■ **Work required**
Everything from the line containing "movement_pillars();" through the line containing "obj.parent = None" should be repeated exactly, and nothing else from the data.

(CAD and scene scripts)

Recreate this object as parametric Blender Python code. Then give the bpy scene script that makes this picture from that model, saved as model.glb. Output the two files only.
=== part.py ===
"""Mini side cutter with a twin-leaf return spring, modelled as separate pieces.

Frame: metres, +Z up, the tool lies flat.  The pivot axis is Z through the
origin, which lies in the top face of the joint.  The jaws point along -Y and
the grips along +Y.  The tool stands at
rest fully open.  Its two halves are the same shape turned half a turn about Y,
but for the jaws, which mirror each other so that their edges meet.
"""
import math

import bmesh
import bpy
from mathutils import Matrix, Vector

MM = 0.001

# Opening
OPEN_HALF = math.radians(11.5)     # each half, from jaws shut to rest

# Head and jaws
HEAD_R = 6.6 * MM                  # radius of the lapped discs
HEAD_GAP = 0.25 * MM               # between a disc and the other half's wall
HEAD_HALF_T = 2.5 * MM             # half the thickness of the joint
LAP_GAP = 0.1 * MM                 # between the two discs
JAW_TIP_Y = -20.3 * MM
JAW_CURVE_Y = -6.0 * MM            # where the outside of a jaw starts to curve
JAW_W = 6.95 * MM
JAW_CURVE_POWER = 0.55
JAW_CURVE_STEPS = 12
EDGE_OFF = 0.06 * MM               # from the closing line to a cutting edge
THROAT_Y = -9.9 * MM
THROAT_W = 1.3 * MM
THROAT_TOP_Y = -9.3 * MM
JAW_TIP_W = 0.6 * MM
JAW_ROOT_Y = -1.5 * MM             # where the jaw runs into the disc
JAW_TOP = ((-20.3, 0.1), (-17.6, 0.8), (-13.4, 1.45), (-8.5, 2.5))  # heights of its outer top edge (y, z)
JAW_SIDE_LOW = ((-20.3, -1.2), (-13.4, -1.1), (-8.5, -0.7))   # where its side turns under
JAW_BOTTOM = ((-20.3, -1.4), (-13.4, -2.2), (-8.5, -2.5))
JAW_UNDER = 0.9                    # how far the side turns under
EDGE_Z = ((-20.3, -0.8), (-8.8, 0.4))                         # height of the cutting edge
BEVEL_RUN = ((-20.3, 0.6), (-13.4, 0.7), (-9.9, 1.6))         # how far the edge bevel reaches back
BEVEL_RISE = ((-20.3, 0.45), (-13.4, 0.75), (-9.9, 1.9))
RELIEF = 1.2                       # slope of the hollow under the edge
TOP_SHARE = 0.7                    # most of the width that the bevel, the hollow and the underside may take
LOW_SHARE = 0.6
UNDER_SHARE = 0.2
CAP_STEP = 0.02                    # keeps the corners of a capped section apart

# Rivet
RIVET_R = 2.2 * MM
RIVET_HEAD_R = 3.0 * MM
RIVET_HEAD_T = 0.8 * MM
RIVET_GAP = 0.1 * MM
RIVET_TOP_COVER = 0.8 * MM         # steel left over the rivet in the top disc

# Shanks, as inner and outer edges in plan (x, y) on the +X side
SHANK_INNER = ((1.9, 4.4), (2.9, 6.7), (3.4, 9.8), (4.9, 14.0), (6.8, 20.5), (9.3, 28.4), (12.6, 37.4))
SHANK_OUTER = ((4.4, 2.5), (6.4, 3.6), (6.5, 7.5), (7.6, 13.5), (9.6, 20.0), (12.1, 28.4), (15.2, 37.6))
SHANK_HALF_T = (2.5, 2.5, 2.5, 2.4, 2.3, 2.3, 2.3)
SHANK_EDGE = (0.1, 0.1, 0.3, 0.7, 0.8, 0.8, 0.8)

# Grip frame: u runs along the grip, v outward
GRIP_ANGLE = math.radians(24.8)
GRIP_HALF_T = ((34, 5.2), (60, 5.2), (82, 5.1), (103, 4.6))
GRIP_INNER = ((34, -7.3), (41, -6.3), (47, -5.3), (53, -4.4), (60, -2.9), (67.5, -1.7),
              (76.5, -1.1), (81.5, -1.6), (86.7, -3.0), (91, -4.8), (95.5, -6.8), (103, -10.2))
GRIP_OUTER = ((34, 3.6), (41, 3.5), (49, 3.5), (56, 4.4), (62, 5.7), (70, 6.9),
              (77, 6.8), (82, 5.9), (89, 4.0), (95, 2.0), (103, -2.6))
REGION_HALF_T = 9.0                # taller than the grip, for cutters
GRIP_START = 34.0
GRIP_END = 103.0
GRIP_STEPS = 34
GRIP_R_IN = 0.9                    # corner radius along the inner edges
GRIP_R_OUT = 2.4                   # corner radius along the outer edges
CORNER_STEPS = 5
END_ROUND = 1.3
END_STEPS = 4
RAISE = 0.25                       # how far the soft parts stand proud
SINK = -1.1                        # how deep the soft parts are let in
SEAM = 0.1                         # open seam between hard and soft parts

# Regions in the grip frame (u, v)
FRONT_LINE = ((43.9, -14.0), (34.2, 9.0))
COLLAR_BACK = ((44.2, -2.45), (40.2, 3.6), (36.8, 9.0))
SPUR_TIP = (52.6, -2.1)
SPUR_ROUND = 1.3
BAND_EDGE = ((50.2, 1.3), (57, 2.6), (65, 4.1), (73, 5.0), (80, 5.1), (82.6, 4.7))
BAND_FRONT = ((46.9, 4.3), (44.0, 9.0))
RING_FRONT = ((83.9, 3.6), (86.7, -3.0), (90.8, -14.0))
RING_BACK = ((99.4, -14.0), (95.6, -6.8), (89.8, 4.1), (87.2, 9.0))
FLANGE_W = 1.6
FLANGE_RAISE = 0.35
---
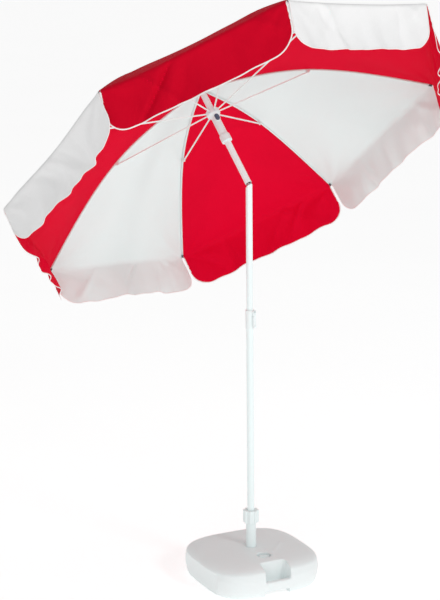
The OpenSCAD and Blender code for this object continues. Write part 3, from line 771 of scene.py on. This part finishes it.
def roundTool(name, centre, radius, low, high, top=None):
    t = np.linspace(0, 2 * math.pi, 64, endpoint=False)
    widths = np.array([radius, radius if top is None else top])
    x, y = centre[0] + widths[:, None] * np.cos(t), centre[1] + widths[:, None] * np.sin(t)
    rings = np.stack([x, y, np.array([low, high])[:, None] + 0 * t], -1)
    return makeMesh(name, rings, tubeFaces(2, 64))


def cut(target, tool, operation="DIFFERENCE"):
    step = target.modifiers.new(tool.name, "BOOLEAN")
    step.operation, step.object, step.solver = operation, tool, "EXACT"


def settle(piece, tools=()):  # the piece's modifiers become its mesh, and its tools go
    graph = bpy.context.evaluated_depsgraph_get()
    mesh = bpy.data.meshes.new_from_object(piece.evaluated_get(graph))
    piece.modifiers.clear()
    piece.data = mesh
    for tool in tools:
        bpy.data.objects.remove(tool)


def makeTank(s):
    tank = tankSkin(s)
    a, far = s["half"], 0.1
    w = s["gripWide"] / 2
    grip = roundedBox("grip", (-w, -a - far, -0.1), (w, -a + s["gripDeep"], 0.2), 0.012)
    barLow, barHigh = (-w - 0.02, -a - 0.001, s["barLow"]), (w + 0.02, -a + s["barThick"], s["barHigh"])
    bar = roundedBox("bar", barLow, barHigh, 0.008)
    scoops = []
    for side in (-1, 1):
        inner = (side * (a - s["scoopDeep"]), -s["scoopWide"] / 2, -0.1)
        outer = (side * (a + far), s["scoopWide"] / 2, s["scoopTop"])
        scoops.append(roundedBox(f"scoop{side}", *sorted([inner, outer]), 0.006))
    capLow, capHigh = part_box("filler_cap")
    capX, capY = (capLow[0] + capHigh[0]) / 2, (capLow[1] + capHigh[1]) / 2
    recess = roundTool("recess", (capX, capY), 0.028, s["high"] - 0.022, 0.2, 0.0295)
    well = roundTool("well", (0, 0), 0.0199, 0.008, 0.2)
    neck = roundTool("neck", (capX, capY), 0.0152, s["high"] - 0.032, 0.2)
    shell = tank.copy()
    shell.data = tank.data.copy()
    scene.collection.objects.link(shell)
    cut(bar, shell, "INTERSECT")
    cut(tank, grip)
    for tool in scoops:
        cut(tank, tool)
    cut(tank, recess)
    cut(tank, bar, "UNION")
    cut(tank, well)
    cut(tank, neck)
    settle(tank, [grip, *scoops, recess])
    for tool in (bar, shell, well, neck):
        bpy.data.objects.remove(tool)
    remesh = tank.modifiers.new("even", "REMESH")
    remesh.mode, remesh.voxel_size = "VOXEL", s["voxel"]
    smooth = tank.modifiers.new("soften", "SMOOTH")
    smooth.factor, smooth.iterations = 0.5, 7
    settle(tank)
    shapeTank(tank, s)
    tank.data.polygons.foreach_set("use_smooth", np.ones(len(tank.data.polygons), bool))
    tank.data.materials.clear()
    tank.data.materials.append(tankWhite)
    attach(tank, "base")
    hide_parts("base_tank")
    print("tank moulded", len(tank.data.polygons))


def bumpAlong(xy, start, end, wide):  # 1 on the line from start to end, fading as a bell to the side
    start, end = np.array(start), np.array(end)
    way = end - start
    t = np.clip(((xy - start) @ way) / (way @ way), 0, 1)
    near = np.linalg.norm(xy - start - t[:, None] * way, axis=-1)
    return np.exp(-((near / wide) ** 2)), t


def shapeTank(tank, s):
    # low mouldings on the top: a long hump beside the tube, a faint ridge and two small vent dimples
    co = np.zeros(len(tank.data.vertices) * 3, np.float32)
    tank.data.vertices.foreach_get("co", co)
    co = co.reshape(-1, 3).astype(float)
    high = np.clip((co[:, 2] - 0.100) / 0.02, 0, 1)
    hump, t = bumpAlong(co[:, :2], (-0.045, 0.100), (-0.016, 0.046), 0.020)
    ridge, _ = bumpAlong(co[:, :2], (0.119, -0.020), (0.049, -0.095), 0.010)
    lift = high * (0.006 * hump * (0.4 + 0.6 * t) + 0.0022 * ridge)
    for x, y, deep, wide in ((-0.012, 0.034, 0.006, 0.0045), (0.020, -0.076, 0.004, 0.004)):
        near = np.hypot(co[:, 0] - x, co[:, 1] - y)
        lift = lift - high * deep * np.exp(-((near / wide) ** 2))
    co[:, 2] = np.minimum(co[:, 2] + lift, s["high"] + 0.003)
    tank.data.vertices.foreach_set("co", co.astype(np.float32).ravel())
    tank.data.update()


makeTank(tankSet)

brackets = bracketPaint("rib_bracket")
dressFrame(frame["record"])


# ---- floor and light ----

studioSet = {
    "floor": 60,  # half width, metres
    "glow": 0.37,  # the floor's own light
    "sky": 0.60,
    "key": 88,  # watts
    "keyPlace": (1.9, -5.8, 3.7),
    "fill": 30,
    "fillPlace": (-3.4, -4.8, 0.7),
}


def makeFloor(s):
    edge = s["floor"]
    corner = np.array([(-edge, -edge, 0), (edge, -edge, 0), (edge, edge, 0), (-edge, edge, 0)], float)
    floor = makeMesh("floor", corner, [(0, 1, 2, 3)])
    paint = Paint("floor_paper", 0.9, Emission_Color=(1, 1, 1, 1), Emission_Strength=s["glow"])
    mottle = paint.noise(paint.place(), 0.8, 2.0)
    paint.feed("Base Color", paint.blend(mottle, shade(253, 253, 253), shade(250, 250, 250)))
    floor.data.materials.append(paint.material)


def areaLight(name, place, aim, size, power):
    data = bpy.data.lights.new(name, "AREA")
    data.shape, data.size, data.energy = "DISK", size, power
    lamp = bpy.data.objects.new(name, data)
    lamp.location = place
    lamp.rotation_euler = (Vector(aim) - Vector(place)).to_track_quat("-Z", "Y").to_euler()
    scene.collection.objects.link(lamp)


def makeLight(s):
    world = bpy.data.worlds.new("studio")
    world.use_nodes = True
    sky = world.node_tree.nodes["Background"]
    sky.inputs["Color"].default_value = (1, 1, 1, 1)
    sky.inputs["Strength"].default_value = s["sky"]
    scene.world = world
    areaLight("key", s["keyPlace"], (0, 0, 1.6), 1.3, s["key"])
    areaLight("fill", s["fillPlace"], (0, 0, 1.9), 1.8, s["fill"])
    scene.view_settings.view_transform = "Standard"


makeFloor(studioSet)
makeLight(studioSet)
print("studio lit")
==
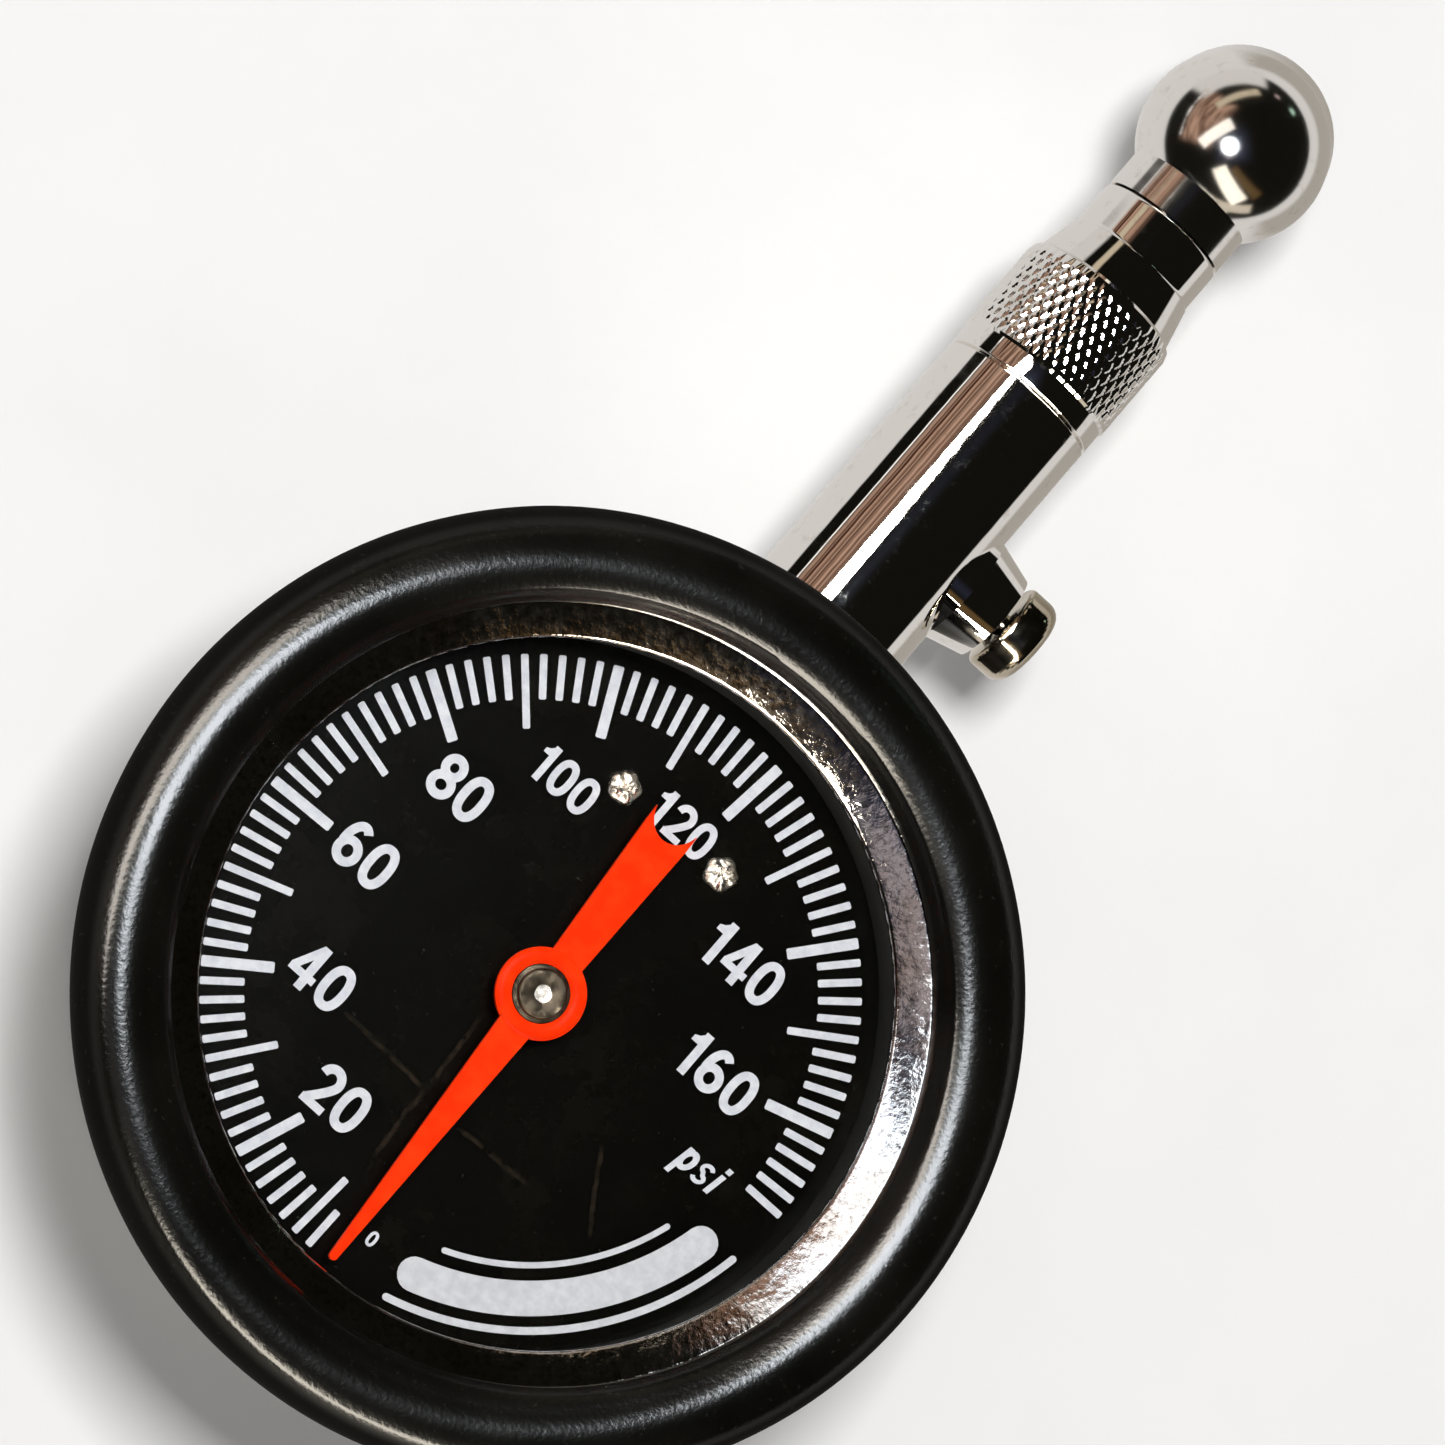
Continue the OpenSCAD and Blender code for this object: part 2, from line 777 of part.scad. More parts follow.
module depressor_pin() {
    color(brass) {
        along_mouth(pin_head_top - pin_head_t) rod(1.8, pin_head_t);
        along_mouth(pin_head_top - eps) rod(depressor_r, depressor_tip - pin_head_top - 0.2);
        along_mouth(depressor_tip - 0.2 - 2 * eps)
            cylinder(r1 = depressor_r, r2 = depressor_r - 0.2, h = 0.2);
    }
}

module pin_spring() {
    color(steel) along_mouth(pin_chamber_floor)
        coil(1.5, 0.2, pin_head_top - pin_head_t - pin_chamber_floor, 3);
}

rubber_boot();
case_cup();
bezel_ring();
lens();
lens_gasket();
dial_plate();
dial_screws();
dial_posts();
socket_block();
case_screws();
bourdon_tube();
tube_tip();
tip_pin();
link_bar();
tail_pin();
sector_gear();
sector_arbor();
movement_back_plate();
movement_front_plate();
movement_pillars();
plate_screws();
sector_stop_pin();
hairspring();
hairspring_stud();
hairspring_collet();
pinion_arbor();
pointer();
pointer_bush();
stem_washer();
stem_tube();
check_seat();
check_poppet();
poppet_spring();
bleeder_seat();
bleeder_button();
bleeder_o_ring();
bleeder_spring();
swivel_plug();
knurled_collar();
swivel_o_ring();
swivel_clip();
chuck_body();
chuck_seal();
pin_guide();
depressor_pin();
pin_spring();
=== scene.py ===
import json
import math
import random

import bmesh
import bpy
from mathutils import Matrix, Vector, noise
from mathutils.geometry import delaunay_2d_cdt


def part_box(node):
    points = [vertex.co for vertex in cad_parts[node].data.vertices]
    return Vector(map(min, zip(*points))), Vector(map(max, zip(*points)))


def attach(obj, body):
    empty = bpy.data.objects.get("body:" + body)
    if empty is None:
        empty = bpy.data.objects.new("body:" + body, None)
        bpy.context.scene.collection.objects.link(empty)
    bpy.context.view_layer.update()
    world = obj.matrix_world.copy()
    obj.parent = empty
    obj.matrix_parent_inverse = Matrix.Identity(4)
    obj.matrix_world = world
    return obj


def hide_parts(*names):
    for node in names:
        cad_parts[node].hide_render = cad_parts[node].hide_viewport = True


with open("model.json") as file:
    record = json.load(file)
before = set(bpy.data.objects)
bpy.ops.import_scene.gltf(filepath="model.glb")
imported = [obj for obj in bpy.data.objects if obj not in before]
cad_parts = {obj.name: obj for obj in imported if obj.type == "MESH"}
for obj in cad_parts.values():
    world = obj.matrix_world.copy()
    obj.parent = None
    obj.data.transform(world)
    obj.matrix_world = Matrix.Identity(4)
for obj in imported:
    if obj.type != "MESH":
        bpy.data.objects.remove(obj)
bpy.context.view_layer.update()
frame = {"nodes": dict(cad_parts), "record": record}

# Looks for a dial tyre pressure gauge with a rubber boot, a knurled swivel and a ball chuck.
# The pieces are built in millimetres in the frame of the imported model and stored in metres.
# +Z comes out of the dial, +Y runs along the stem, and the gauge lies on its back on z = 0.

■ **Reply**
movement_pillars();
plate_screws();
sector_stop_pin();
hairspring();
hairspring_stud();
hairspring_collet();
pinion_arbor();
pointer();
pointer_bush();
stem_washer();
stem_tube();
check_seat();
check_poppet();
poppet_spring();
bleeder_seat();
bleeder_button();
bleeder_o_ring();
bleeder_spring();
swivel_plug();
knurled_collar();
swivel_o_ring();
swivel_clip();
chuck_body();
chuck_seal();
pin_guide();
depressor_pin();
pin_spring();
=== scene.py ===
import json
import math
import random

import bmesh
import bpy
from mathutils import Matrix, Vector, noise
from mathutils.geometry import delaunay_2d_cdt


def part_box(node):
    points = [vertex.co for vertex in cad_parts[node].data.vertices]
    return Vector(map(min, zip(*points))), Vector(map(max, zip(*points)))


def attach(obj, body):
    empty = bpy.data.objects.get("body:" + body)
    if empty is None:
        empty = bpy.data.objects.new("body:" + body, None)
        bpy.context.scene.collection.objects.link(empty)
    bpy.context.view_layer.update()
    world = obj.matrix_world.copy()
    obj.parent = empty
    obj.matrix_parent_inverse = Matrix.Identity(4)
    obj.matrix_world = world
    return obj


def hide_parts(*names):
    for node in names:
        cad_parts[node].hide_render = cad_parts[node].hide_viewport = True


with open("model.json") as file:
    record = json.load(file)
before = set(bpy.data.objects)
bpy.ops.import_scene.gltf(filepath="model.glb")
imported = [obj for obj in bpy.data.objects if obj not in before]
cad_parts = {obj.name: obj for obj in imported if obj.type == "MESH"}
for obj in cad_parts.values():
    world = obj.matrix_world.copy()
    obj.parent = None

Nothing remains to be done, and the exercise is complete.